• [Exercise]:
Using the listing below, set down each line from the line containing "backCover();" through the line containing "cad_parts[node].hide_render = cad_parts[node].hide_viewport", both ends included, exactly and with nothing added.

• [Exercise materials]:
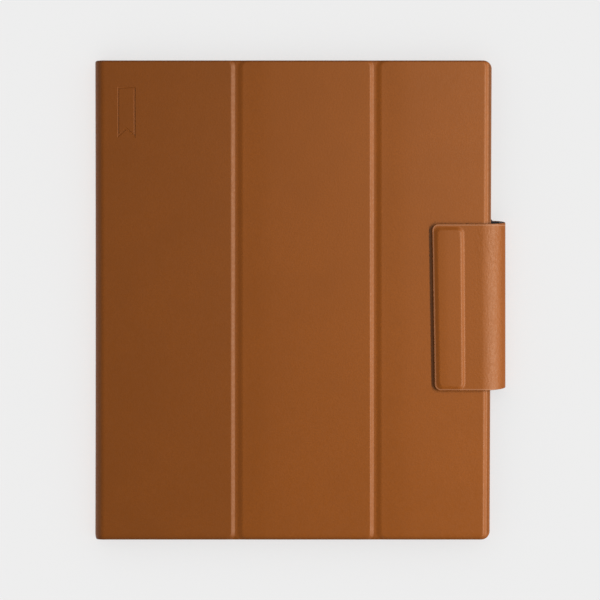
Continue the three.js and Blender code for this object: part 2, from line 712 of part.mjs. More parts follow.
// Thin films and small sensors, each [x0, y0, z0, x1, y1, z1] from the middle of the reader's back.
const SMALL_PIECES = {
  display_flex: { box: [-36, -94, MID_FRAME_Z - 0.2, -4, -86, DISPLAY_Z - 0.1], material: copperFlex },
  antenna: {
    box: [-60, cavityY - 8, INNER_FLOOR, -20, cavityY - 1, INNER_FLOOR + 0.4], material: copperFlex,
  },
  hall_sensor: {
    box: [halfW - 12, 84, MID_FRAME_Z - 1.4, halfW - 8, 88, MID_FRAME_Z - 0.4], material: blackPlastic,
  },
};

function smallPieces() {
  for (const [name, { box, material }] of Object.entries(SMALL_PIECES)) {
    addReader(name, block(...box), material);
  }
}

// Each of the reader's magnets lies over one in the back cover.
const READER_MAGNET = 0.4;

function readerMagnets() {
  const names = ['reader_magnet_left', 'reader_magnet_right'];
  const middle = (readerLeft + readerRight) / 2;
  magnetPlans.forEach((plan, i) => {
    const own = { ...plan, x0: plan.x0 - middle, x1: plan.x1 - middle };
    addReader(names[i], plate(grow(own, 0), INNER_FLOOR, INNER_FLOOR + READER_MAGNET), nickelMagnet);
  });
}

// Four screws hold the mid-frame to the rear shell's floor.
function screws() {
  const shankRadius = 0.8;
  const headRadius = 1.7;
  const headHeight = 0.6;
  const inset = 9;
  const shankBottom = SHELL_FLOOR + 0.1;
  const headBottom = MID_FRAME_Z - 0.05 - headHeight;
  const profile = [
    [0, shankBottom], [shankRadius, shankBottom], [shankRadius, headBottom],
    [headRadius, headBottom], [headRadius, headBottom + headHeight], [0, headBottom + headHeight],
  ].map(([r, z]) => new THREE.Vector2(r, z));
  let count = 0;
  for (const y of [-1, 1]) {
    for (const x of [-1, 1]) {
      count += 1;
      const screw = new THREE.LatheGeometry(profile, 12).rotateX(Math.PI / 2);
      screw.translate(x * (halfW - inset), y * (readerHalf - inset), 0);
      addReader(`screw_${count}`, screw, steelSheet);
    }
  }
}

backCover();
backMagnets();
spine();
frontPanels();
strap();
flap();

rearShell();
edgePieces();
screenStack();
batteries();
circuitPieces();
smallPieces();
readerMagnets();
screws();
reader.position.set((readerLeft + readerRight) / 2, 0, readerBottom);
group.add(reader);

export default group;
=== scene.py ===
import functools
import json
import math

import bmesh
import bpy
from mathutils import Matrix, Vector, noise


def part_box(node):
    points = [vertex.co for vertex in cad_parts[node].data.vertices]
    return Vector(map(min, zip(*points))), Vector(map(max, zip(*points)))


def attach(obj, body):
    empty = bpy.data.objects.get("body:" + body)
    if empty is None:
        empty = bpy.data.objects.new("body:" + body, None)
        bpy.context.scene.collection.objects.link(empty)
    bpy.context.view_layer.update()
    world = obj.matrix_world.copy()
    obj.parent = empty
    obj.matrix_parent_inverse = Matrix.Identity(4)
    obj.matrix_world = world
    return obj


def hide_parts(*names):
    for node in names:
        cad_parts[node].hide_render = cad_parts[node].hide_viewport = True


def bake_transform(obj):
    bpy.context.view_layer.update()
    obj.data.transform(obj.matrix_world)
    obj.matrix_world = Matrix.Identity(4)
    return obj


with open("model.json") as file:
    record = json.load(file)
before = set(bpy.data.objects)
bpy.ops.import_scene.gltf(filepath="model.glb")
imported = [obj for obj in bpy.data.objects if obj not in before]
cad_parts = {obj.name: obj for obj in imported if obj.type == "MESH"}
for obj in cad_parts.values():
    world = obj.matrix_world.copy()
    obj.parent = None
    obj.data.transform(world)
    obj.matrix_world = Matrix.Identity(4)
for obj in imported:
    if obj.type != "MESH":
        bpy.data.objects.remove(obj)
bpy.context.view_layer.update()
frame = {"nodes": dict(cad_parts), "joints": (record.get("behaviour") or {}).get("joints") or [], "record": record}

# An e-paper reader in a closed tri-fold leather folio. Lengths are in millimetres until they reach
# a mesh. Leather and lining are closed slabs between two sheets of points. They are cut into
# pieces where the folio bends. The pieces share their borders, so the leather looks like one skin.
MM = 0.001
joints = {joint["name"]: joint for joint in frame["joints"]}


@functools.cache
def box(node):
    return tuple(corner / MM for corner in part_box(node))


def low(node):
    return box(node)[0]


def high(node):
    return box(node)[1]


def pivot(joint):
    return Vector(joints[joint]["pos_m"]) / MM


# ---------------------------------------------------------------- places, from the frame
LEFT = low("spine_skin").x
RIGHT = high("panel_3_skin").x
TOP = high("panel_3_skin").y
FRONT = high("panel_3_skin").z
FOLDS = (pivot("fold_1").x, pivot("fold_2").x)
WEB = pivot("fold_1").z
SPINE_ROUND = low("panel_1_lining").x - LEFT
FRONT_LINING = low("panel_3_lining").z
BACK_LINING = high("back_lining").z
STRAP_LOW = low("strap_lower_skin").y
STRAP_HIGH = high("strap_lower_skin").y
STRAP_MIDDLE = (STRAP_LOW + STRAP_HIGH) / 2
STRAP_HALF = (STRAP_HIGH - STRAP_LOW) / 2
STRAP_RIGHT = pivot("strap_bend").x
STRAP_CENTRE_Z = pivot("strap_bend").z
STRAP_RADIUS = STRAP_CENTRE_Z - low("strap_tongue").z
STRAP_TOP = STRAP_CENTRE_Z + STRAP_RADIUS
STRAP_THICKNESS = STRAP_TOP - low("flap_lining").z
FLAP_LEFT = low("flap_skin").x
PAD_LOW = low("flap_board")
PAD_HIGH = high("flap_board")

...

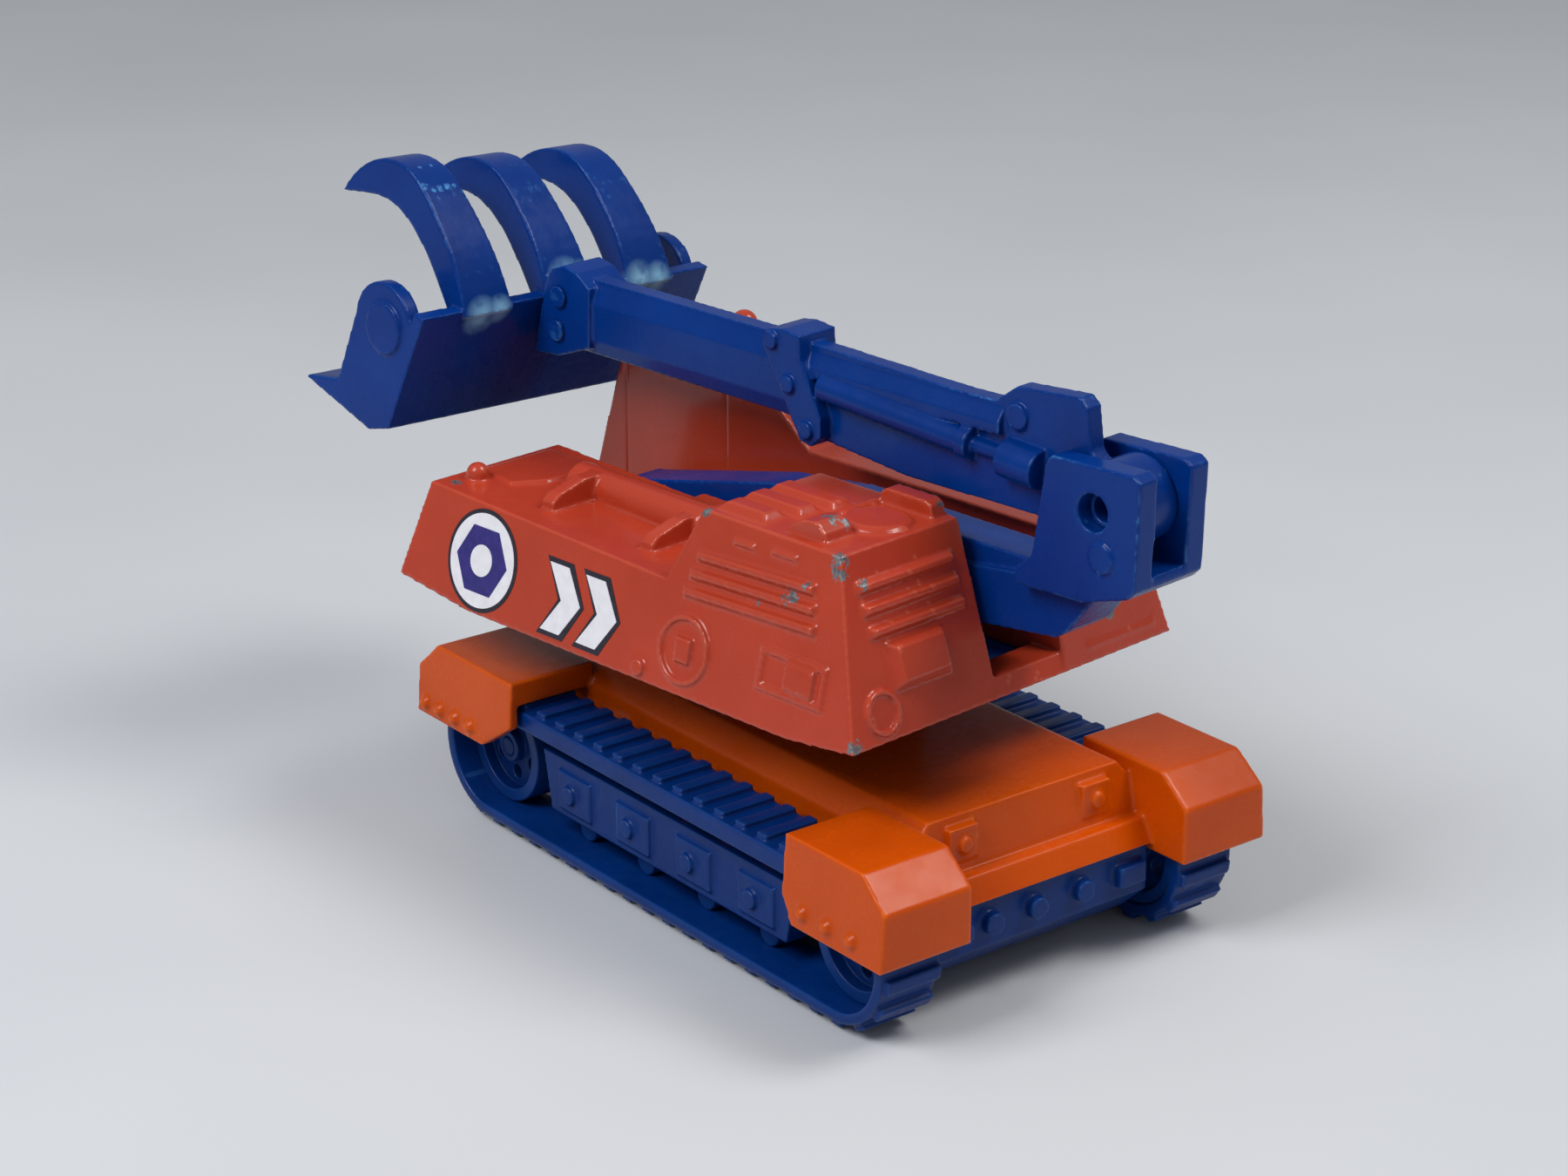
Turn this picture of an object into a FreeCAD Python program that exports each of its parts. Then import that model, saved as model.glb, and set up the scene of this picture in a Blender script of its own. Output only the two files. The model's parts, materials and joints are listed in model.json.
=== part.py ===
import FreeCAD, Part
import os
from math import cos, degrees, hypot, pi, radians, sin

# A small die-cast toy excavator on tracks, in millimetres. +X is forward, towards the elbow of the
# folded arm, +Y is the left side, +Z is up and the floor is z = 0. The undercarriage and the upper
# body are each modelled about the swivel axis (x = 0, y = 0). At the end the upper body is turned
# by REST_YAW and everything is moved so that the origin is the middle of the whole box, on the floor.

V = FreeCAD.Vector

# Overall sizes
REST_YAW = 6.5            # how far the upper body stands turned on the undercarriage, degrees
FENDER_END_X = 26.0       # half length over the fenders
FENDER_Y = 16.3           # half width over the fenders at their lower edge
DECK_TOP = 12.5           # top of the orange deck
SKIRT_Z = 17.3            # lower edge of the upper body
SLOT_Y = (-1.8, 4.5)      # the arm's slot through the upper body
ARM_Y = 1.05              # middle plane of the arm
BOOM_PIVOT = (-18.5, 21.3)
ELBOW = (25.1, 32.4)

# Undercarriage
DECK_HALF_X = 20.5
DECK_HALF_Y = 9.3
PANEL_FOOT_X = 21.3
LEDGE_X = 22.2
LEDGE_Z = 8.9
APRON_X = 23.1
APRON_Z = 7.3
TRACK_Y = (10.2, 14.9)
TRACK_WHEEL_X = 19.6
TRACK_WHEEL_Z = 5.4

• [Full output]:
backCover();
backMagnets();
spine();
frontPanels();
strap();
flap();

rearShell();
edgePieces();
screenStack();
batteries();
circuitPieces();
smallPieces();
readerMagnets();
screws();
reader.position.set((readerLeft + readerRight) / 2, 0, readerBottom);
group.add(reader);

export default group;
=== scene.py ===
import functools
import json
import math

import bmesh
import bpy
from mathutils import Matrix, Vector, noise


def part_box(node):
    points = [vertex.co for vertex in cad_parts[node].data.vertices]
    return Vector(map(min, zip(*points))), Vector(map(max, zip(*points)))


def attach(obj, body):
    empty = bpy.data.objects.get("body:" + body)
    if empty is None:
        empty = bpy.data.objects.new("body:" + body, None)
        bpy.context.scene.collection.objects.link(empty)
    bpy.context.view_layer.update()
    world = obj.matrix_world.copy()
    obj.parent = empty
    obj.matrix_parent_inverse = Matrix.Identity(4)
    obj.matrix_world = world
    return obj


def hide_parts(*names):
    for node in names:
        cad_parts[node].hide_render = cad_parts[node].hide_viewport = True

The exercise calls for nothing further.